Anders als vor drei Jahren soll der Superdome, das Football-Stadium inmitten der Stadt, nicht als Notunterkunft dienen. Zu schrecklich sind die Erinnerungen, als mehr als zehntausend Menschen dort vor „Katrina“ Schutz suchten und Chaos, Gewalt sowie die Inkompetenz der zuständigen Behörden unerträglich und skandalös waren.

Vor allem die Deiche von New Orleans machen – wie schon damals – Sorge. Die Stadt liegt in manchen Vierteln bis zu zwei Meter unter dem Meeresspiegel und ist von drei Seiten von Wasser umgeben: dem Golf von Mexiko, dem Mississippi und dem Pontchartrain-See. Denn mehr als Wind und Regen sorgten 2005 gebrochenen Deiche und Dämme für das große Verderben. Die Deiche wurden geflickt. Doch wie gut, darüber scheiden sich die Geister. Wenn das Ingenieurskorps der Armee schließlich seine Wiederaufbauarbeiten in Höhe von 14,8 Milliarden Dollar in New Orleans beendet hat, sollen sie einem Jahrhundertsturm der Kategorie Drei standhalten.

Doch dieser Begriff ist relativ. Darunter verstehen Experten, dass jedes ersetzte Haus in New Orleans theoretisch eine 26-prozentige Chance hat, erneut über einen Zeitraum von 30 Jahren durch Überschwemmungen zerstört zu werden. Jedes in New Orleans geborene Kind hat eine 60-prozentige Chance, in seinem Leben einer schweren Überschwemmung angesichtig zu werden.

Beendet sind die Arbeiten noch lange nicht. Angepeilt war das Jahr 2010, doch nun heißt es Mitte 2011.

84 der 156 Bauprojekte liegen hinter dem Zeitplan – manche bis zu sechs und mehr Monate.
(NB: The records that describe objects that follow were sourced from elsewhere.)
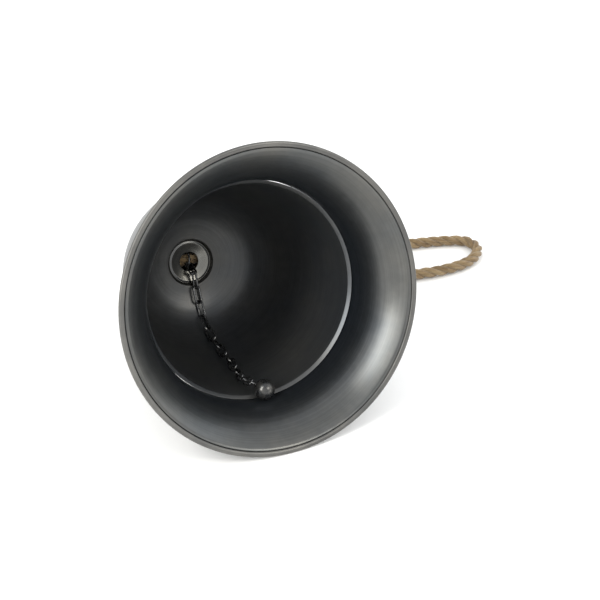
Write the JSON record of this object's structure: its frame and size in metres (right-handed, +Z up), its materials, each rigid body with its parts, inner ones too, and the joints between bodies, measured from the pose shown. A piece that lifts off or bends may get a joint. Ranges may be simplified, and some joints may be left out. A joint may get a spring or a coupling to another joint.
{
  "type": "temple bell",
  "caption": "Flared sheet-metal hand bell lying on its side, with a chain and ball clapper inside and a jute rope loop through its crown knob.",
  "frame": {"origin": "middle of the bell's box on the floor, the rope loop left out", "axes": "+Z up, +Y from the mouth towards the crown along the floor, +X towards the side that the rope loop lies on"},
  "size_m": [0.3131, 0.2183, 0.1713],
  "materials": {
    "blackened_metal": "satin, blackened spun sheet",
    "blackened_rim": "satin, worn a little brighter",
    "chain_black": "satin black wire",
    "ball_black": "gloss black",
    "jute": "twisted natural fibre"
  },
  "bodies": {
    "bell": {"dome_shell": "blackened_metal", "flared_skirt": "blackened_metal", "rim_ring": "blackened_rim", "crown_knob": "blackened_metal", "hanging_rope": "jute", "rope_whipping": "jute"},
    "ring": {"hanger_ring": "chain_black"},
    "chain_01": {"link_01": "chain_black"},
    "chain_02": {"link_02": "chain_black"},
    "chain_03": {"link_03": "chain_black"},
    "chain_04": {"link_04": "chain_black"},
    "chain_05": {"link_05": "chain_black"},
    "chain_06": {"link_06": "chain_black"},
    "chain_07": {"link_07": "chain_black"},
    "chain_08": {"link_08": "chain_black"},
    "chain_09": {"link_09": "chain_black"},
    "chain_10": {"link_10": "chain_black"},
    "chain_11": {"link_11": "chain_black"},
    "chain_12": {"link_12": "chain_black"},
    "chain_13": {"link_13": "chain_black"},
    "chain_14": {"link_14": "chain_black"},
    "clapper": {"clapper_ball": "ball_black", "clapper_eye": "chain_black"}
  },
  "joints": [
    {"name": "ring_rock", "type": "hinge", "parent": "bell", "child": "ring", "pos_m": [0, 0.07951, 0.03972], "axis": [-1, 0, 0], "range_deg": [0, 15]},
    {"name": "link_01_bend", "type": "hinge", "parent": "ring", "child": "chain_01", "pos_m": [0, 0.07396, 0.03966], "axis": [-1, 0, 0], "range_deg": [0, 31]},
    {"name": "chain_swing", "type": "hinge", "parent": "chain_01", "child": "chain_02", "pos_m": [0, 0.06361, 0.0372], "axis": [-1, 0, 0], "range_deg": [0, 59]},
    {"name": "link_03_bend", "type": "hinge", "parent": "chain_02", "child": "chain_03", "pos_m": [0, 0.06096, 0.02866], "axis": [-1, 0, 0], "range_deg": [-10, 0]},
    {"name": "link_04_bend", "type": "hinge", "parent": "chain_03", "child": "chain_04", "pos_m": [0, 0.05645, 0.01998], "axis": [-1, 0, 0], "range_deg": [-13, 0]},
    {"name": "link_05_bend", "type": "hinge", "parent": "chain_04", "child": "chain_05", "pos_m": [0, 0.05012, 0.01252], "axis": [-1, 0, 0], "range_deg": [-19, 0]},
    {"name": "link_06_bend", "type": "hinge", "parent": "chain_05", "child": "chain_06", "pos_m": [0, 0.0417, 0.00753], "axis": [-1, 0, 0], "range_deg": [-17, 0]},
    {"name": "link_07_bend", "type": "hinge", "parent": "chain_06", "child": "chain_07", "pos_m": [0, 0.03217, 0.00532], "axis": [-1, 0, 0], "range_deg": [-9, 0]},
    {"name": "link_08_bend", "type": "hinge", "parent": "chain_07", "child": "chain_08", "pos_m": [0, 0.02241, 0.00463], "axis": [-1, 0, 0], "range_deg": [-5, 0]},
    {"name": "link_09_bend", "type": "hinge", "parent": "chain_08", "child": "chain_09", "pos_m": [0, 0.01263, 0.00487], "axis": [-1, 0, 0], "range_deg": [-4, 0]},
    {"name": "link_10_bend", "type": "hinge", "parent": "chain_09", "child": "chain_10", "pos_m": [-0.00012, 0.00288, 0.00571], "axis": [-1, 0, 0], "range_deg": [-3, 0]},
    {"name": "link_11_bend", "type": "hinge", "parent": "chain_10", "child": "chain_11", "pos_m": [-0.00115, -0.00679, 0.00684], "axis": [-1, 0, 0], "range_deg": [-4, 0]},
    {"name": "link_12_bend", "type": "hinge", "parent": "chain_11", "child": "chain_12", "pos_m": [-0.00274, -0.01629, 0.00852], "axis": [-1, 0, 0], "range_deg": [-9, 0]},
    {"name": "link_13_bend", "type": "hinge", "parent": "chain_12", "child": "chain_13", "pos_m": [-0.00432, -0.02545, 0.01159], "axis": [-1, 0, 0], "range_deg": [-4, 0]},
    {"name": "link_14_bend", "type": "hinge", "parent": "chain_13", "child": "chain_14", "pos_m": [-0.00529, -0.03443, 0.01536], "axis": [-1, 0, 0], "range_deg": [-3, 0]},
    {"name": "clapper_tilt", "type": "hinge", "parent": "chain_14", "child": "clapper", "pos_m": [-0.00538, -0.0434, 0.01927], "axis": [-1, 0, 0], "range_deg": [0, 30]}
  ],
  "couplings": [
    {"joint": "link_01_bend", "follows": "chain_swing", "ratio": 0.52542},
    {"joint": "link_03_bend", "follows": "chain_swing", "ratio": -0.16949},
    {"joint": "link_04_bend", "follows": "chain_swing", "ratio": -0.22034},
    {"joint": "link_05_bend", "follows": "chain_swing", "ratio": -0.32203},
    {"joint": "link_06_bend", "follows": "chain_swing", "ratio": -0.28814},
    {"joint": "link_07_bend", "follows": "chain_swing", "ratio": -0.15254},
    {"joint": "link_08_bend", "follows": "chain_swing", "ratio": -0.084746},
    {"joint": "link_09_bend", "follows": "chain_swing", "ratio": -0.067797},
    {"joint": "link_10_bend", "follows": "chain_swing", "ratio": -0.050847},
    {"joint": "link_11_bend", "follows": "chain_swing", "ratio": -0.067797},
    {"joint": "link_12_bend", "follows": "chain_swing", "ratio": -0.15254},
    {"joint": "link_13_bend", "follows": "chain_swing", "ratio": -0.067797},
    {"joint": "link_14_bend", "follows": "chain_swing", "ratio": -0.050847}
  ]
}
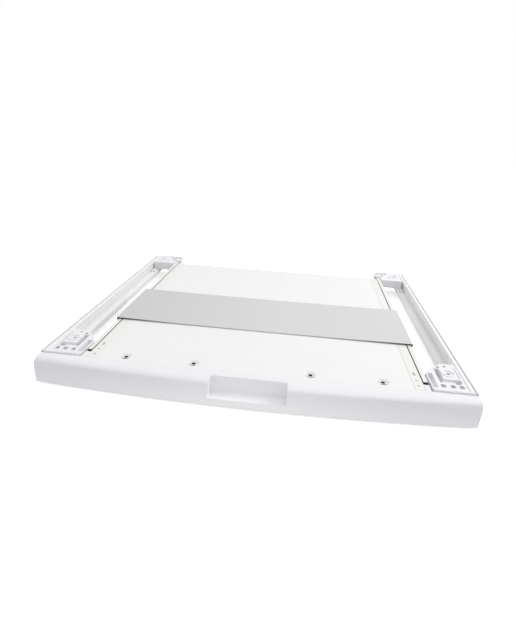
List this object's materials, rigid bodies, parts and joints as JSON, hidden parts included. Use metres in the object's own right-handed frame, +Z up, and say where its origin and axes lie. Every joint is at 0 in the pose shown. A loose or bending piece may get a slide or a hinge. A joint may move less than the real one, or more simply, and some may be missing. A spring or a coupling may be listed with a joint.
{
  "type": "appliance stacking kit",
  "caption": "Flat stacking frame that holds a dryer on a washing machine, with a pull-out shelf on roller runners.",
  "frame": {"origin": "on the ground under the middle of the closed kit's bounding box", "axes": "+X to the right across the front, +Y to the rear, +Z up"},
  "size_m": [0.597, 0.5476, 0.041],
  "materials": {
    "board": "white melamine faces, satin",
    "fascia": "white moulding, satin gloss",
    "cover": "white moulding, satin gloss",
    "corner": "white moulding, fine matt grain",
    "clip": "white nylon",
    "rail": "white powder coat",
    "runner": "cream epoxy coat",
    "plate": "galvanised sheet",
    "fixing": "zinc plated",
    "roller": "natural nylon",
    "grip": "soft white rubber"
  },
  "bodies": {
    "frame": {"right_side_cover": "cover", "left_side_cover": "cover", "front_right_corner": "corner", "front_left_corner": "corner", "rear_right_corner": "corner", "rear_left_corner": "corner", "right_rail_clip": "clip", "left_rail_clip": "clip", "right_side_rail": "rail", "left_side_rail": "rail", "right_runner_track": "runner", "left_runner_track": "runner", "cross_plate": "plate", "plate_rivets": "fixing", "track_screws": "fixing", "ledge_screws": "fixing", "front_roller_pins": "fixing", "right_grip_strip": "grip", "left_grip_strip": "grip", "front_pads": "grip"},
    "shelf": {"shelf_panel": "board", "front_fascia": "fascia", "right_shelf_runner": "runner", "left_shelf_runner": "runner", "fascia_screws": "fixing", "runner_screws": "fixing", "rear_roller_pins": "fixing"},
    "right_front_roller_body": {"right_front_roller": "roller"},
    "left_front_roller_body": {"left_front_roller": "roller"},
    "right_rear_roller_body": {"right_rear_roller": "roller"},
    "left_rear_roller_body": {"left_rear_roller": "roller"}
  },
  "joints": [
    {"name": "shelf_slide", "type": "slide", "parent": "frame", "child": "shelf", "axis": [0, -1, 0], "range_m": [0, 0.34]},
    {"name": "right_front_roller_spin", "type": "hinge", "parent": "frame", "child": "right_front_roller_body", "pos_m": [0.2252, -0.20625, 0.0295], "axis": [1, 0, 0], "continuous": true},
    {"name": "right_rear_roller_spin", "type": "hinge", "parent": "shelf", "child": "right_rear_roller_body", "pos_m": [0.2288, 0.21375, 0.0293], "axis": [1, 0, 0], "continuous": true},
    {"name": "left_front_roller_spin", "type": "hinge", "parent": "frame", "child": "left_front_roller_body", "pos_m": [-0.2252, -0.20625, 0.0295], "axis": [1, 0, 0], "continuous": true},
    {"name": "left_rear_roller_spin", "type": "hinge", "parent": "shelf", "child": "left_rear_roller_body", "pos_m": [-0.2288, 0.21375, 0.0293], "axis": [1, 0, 0], "continuous": true}
  ],
  "couplings": [
    {"joint": "right_front_roller_spin", "follows": "shelf_slide", "rad_per_m": 142.86},
    {"joint": "right_rear_roller_spin", "follows": "shelf_slide", "rad_per_m": 142.86},
    {"joint": "left_front_roller_spin", "follows": "shelf_slide", "rad_per_m": 142.86},
    {"joint": "left_rear_roller_spin", "follows": "shelf_slide", "rad_per_m": 142.86}
  ]
}
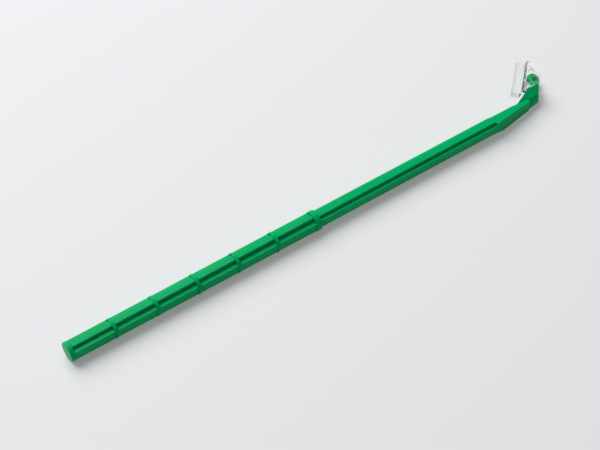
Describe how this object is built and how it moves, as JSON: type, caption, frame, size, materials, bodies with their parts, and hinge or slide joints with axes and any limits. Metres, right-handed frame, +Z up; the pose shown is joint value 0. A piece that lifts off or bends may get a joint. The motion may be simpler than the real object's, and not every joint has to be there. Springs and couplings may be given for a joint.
{
  "type": "cell scraper",
  "caption": "Disposable laboratory cell scraper: a long fluted handle with disc ribs and a bent neck, and a clear blade that swivels on an integral pin at its head.",
  "frame": {"origin": "centre of the round butt face of the handle", "axes": "+X along the handle towards the head, +Y to the side that the neck bends to and the blade sits on, +Z up, along the pin"},
  "size_m": [0.254, 0.0309, 0.0092],
  "materials": {
    "handle_plastic": "moulded, satin",
    "clear_plastic": "moulded, clear"
  },
  "bodies": {
    "handle": {"handle": "handle_plastic"},
    "blade": {"blade": "clear_plastic"}
  },
  "joints": [
    {"name": "blade_swivel", "type": "hinge", "parent": "handle", "child": "blade", "pos_m": [0.24785, 0.01335, 0], "axis": [0, 0, 1], "range_deg": [-133, 8]}
  ]
}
Auch warten die Menschen weiterhin auf eine wichtige Studie, die herausfinden soll, was es braucht, um sogenannte 500-Jahr-Deiche zu errichten. Sie sollte vergangenen Dezember formuliert gewesen sein.

Ein Positives hatte „Katrina“ jedoch: Kaum jemand mehr in New Orleans nimmt einen Wirbelsturm auf die leichte Schulter. Wie die Geschäftsleute berichten, haben sich die Einwohner mit Trinkwasser, Lebensmitteln, tragbaren Stromgeneratoren und Benzin eingedeckt. 8000 Menschen haben sich für den öffentlichen Transport im Fall einer Zwangsevakuierung angemeldet.